Hybrid Scheduling for Unicast and Multicast Traffic in Broadcast WDM Networks

Wen-Yu TSENG  Sy-Yen KUO  

IEICE TRANSACTIONS on Communications   Vol.E83-B    No.10    pp.2355-2363
Publication Date: 2000/10/25
Online ISSN: 
Print ISSN: 0916-8516
Type of Manuscript: Special Section PAPER (Special Issue on Advanced Internetworking based on Photonic Network Technologies)
WDM,  local area network,  wavelength division multiplexing,  media access protocol,  multicast traffic,  

Full Text: PDF>>
Buy this Article

Session length and group size are two most significant factors in achieving efficient scheduling for unicast and multicast traffic in single-hop wavelength division multiplexing (WDM) local area networks (LANs).

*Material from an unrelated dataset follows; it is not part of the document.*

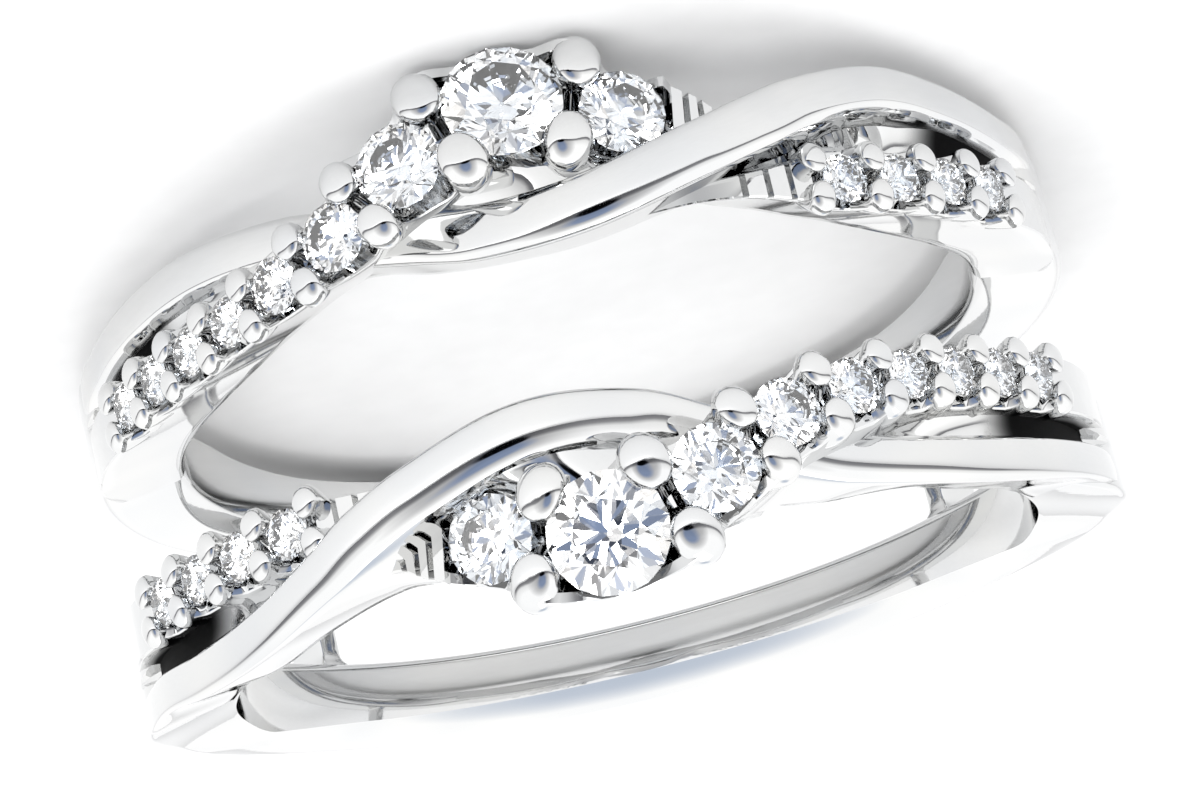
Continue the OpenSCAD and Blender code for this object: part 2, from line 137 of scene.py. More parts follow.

This paper presents a hybrid protocol to schedule both unicast and multicast traffic in broadcast WDM networks. The protocol makes an important assumption that unicast traffic is the major portion of the overall traffic and is usually scheduled with a pre-allocation-based protocol. On the other hand, multicast traffic is a smaller portion of the overall traffic with multicast sessions and multicast groups, and is scheduled with a reservation-based protocol. The concept of multicast threshold, a function of random variables including the multicast session length and the multicast group size, is also proposed to partition the multicast traffic into two types. If the transmission threshold of a multicast request is larger than the multicast threshold, the request is handled with a reservation-based protocol. Otherwise, the multicast request is handled similar to unicast traffic; that is, each packet in the multicast session is replicated and sent to the unicast queues of destinations. The results show that the hybrid protocol can achieve better channel utilization efficiency and packet delay for unicast traffic under the multicast scenarios with moderate session length and group size. However, separate scheduling or broadcasting will be more suitable for a multicast scenario with very large session length and group size, which is not common on most realistic networks.